Alice me parle beaucoup de ses amies : celles des écoles normales de Perpignan comme de Toulouse, et celles de Fontenay. Elle a d’ailleurs beaucoup correspondu avec elles ; ces lettres ont été rassemblées dans un livre plein de fraîcheur Lettres et Récits, 1938-1944. L’amitié et l’échange ont beaucoup de prix aux yeux d’Alice et son séjour à Fontenay lui permet de se faire de nouvelles amies. Elle me conte aussi la complicité entre scientifiques et littéraires. « Nous prenions le thé ensemble » ajoute-t-elle.

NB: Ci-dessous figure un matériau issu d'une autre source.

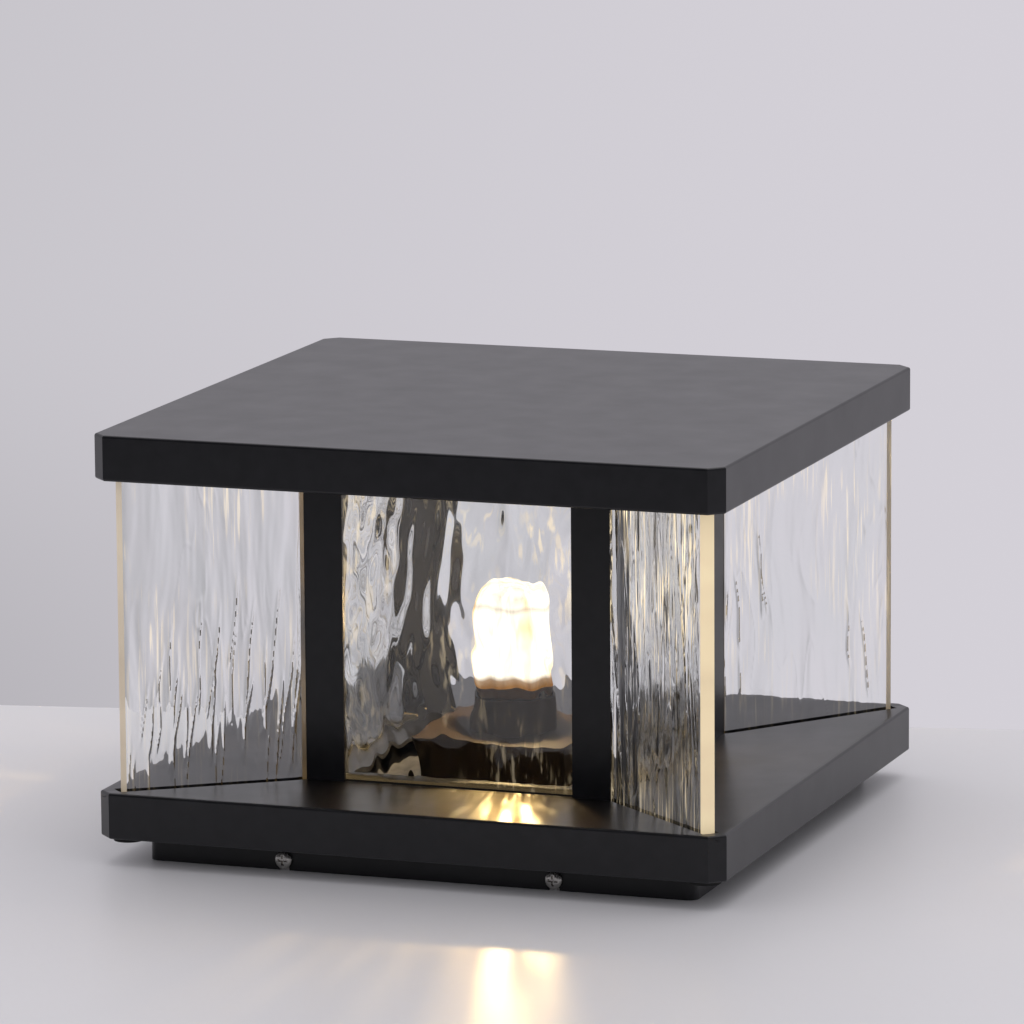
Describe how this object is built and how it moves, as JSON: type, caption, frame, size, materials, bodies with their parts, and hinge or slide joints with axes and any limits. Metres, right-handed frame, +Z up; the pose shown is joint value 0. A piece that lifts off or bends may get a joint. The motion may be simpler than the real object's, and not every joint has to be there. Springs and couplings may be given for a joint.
{
  "type": "post cap light",
  "caption": "Square black post cap light: roof and tray slabs, a glazed core and diagonal rippled glass fins, on a bracket.",
  "frame": {"origin": "centre of the bracket's underside, on the top of the pier", "axes": "+Z up, -Y towards the front in the picture's view, +X to the right"},
  "size_m": [0.3, 0.3, 0.1995],
  "materials": {
    "black_coat": "fine-textured black powder coat",
    "black_hardware": "blackened steel",
    "black_rubber": "matt rubber",
    "pane_glass": "clear water glass with long waves",
    "fin_glass": "clear cast glass with a rippled face and warm edges",
    "zinc_hardware": "zinc plated steel",
    "galvanised_sheet": "dark coated steel sheet",
    "white_plastic": "natural polyamide",
    "black_plastic": "black phenolic moulding",
    "brown_lead": "brown insulation",
    "blue_lead": "blue insulation",
    "brass": "pressed brass",
    "bulb_metal": "nickel plated shell",
    "bulb_solder": "soldered tip",
    "bulb_collar": "dark collar",
    "bulb_glass": "clear bulb glass",
    "bulb_phosphor": "yellow filament coating, lit in use",
    "stainless": "bright stainless steel"
  },
  "bodies": {
    "bracket": {"bracket_plate": "galvanised_sheet", "tab_nuts": "zinc_hardware", "gear_tray": "galvanised_sheet", "gear_screws": "zinc_hardware", "cable_grommet": "black_rubber", "terminal_block": "white_plastic", "terminal_screws": "zinc_hardware", "lead_live": "brown_lead", "lead_neutral": "blue_lead", "earth_screw": "brass", "earth_washer": "brass", "holder_plinth": "black_plastic", "plinth_screws": "zinc_hardware", "lamp_holder": "black_plastic", "holder_screw_shell": "brass", "holder_contact": "brass", "holder_screws": "zinc_hardware", "holder_nuts": "zinc_hardware"},
    "head": {"roof_shell": "black_coat", "ceiling_plate": "black_coat", "base_tray": "black_coat", "floor_plate": "black_coat", "skirt": "black_coat", "skirt_rivets": "black_hardware", "corner_bumpers": "black_rubber", "post_back_right": "black_coat", "post_back_left": "black_coat", "post_front_left": "black_coat", "post_front_right": "black_coat", "pane_right": "pane_glass", "pane_back": "pane_glass", "pane_left": "pane_glass", "pane_front": "pane_glass", "pane_seals_lower": "black_rubber", "pane_seals_upper": "black_rubber", "fin_back_right": "fin_glass", "fin_back_left": "fin_glass", "fin_front_left": "fin_glass", "fin_front_right": "fin_glass", "fin_channels_lower": "black_coat", "fin_strips_lower": "black_rubber", "fin_channels_upper": "black_coat", "fin_strips_upper": "black_rubber", "roof_screws": "black_hardware", "post_screws_upper": "zinc_hardware", "post_screws_lower": "zinc_hardware", "floor_screws": "black_hardware"},
    "bulb": {"bulb_tip": "bulb_solder", "bulb_cap": "bulb_metal", "bulb_collar": "bulb_collar", "bulb_glass": "bulb_glass", "bulb_stem": "bulb_metal", "bulb_filaments": "bulb_phosphor"},
    "side_screw_front_left": {"side_screw_front_left": "stainless"},
    "side_screw_front_right": {"side_screw_front_right": "stainless"},
    "side_screw_back_left": {"side_screw_back_left": "stainless"},
    "side_screw_back_right": {"side_screw_back_right": "stainless"}
  },
  "joints": [
    {"name": "head_lift", "type": "slide", "parent": "bracket", "child": "head", "axis": [0, 0, 1], "range_m": [0, 0.125]},
    {"name": "bulb_unscrew", "type": "slide", "parent": "bracket", "child": "bulb", "axis": [0, 0, 1], "range_m": [0, 0.024]},
    {"name": "side_screw_front_left_back_off", "type": "slide", "parent": "bracket", "child": "side_screw_front_left", "axis": [0, -1, 0], "range_m": [0, 0.008]},
    {"name": "side_screw_front_right_back_off", "type": "slide", "parent": "bracket", "child": "side_screw_front_right", "axis": [0, -1, 0], "range_m": [0, 0.008]},
    {"name": "side_screw_back_left_back_off", "type": "slide", "parent": "bracket", "child": "side_screw_back_left", "axis": [0, 1, 0], "range_m": [0, 0.008]},
    {"name": "side_screw_back_right_back_off", "type": "slide", "parent": "bracket", "child": "side_screw_back_right", "axis": [0, 1, 0], "range_m": [0, 0.008]}
  ]
}
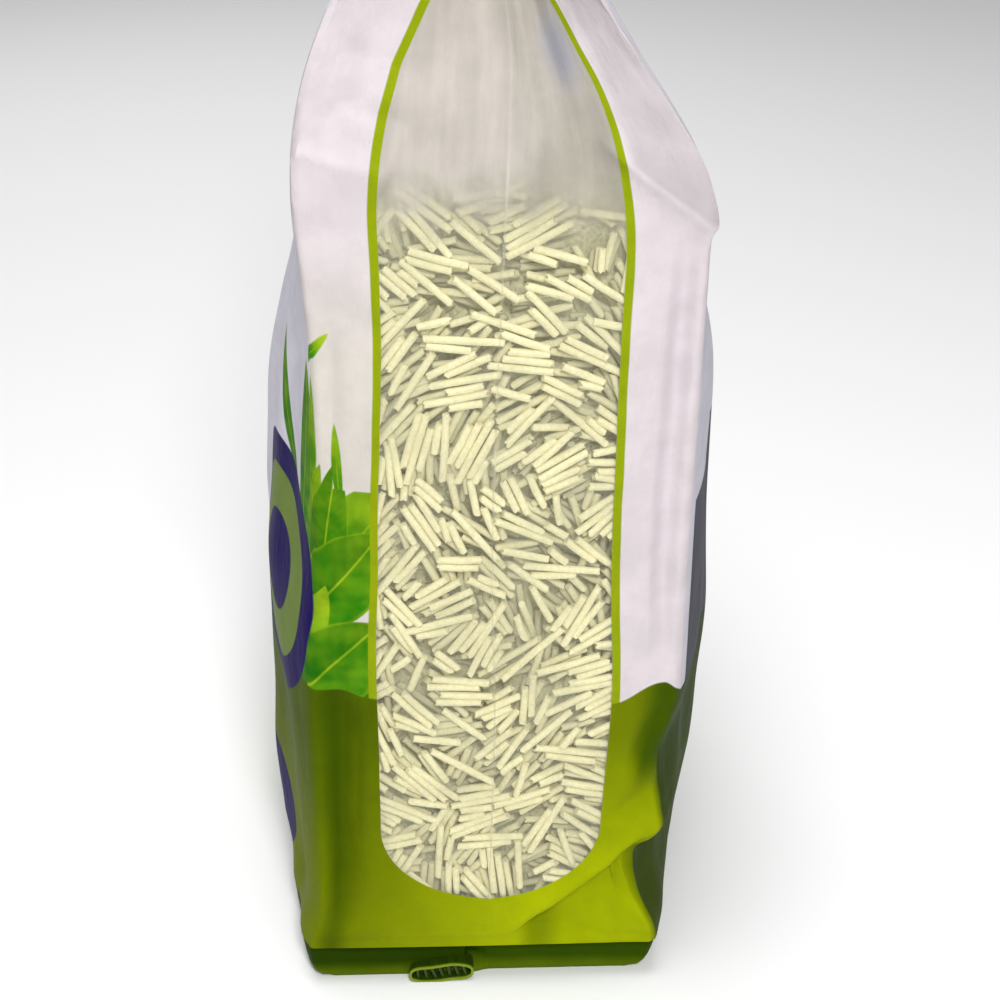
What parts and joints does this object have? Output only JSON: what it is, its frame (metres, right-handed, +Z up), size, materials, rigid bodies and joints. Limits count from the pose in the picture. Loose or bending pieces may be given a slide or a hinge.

Son attention aux autres lui fait prendre sous son aile une élève fragile et dépressive qui avait tenté de mettre fin à ses jours, et qui devint son amie.
Au bout de cette seconde (et dernière) année chamboulée par la guerre et l’aide apportée à son amie, Alice ne peut obtenir son diplôme de fin d’année. Elle le prépare donc l’année suivante, en 1941-1942, à Toulouse et l’obtient. Puis elle est nommée sur un poste de professeur de mathématiques à Céret, dans ses chères Pyrénées orientales, et ainsi commence sa vie de jeune femme.
Lorsque je demande à Alice quelle a été l’influence sur sa vie de son passage par l’ENS de Fontenay, elle me répond que ce passage a été déterminant. Elle revoit ses années à Fontenay comme une période de liberté, d’émancipation, de développement intellectuel et d’échanges.
Ensuite elle me parle de ses projets actuels, car elle a peint et écrit toutes ces dernières années. Elle évoque un voyage qu’elle fit en Chine avec un groupe d’espérantistes et au cours duquel elle apprit l’espéranto. Elle me parle aussi, avec pudeur, et un peu de tristesse me semble-t-il, de son ami ukrainien qui a dû repartir en Ukraine l’an dernier et de ce désir de « toujours continuer » qui l’habite. Ce fut un moment tendre et délicieux que la rencontre avec Alice Payret, dans sa maison pleine de peintures et de souvenirs, avec en filigrane tout le poids de sa vie si riche et si inspirée. Un grand merci à Alice et à sa fille Maryse pour le partage.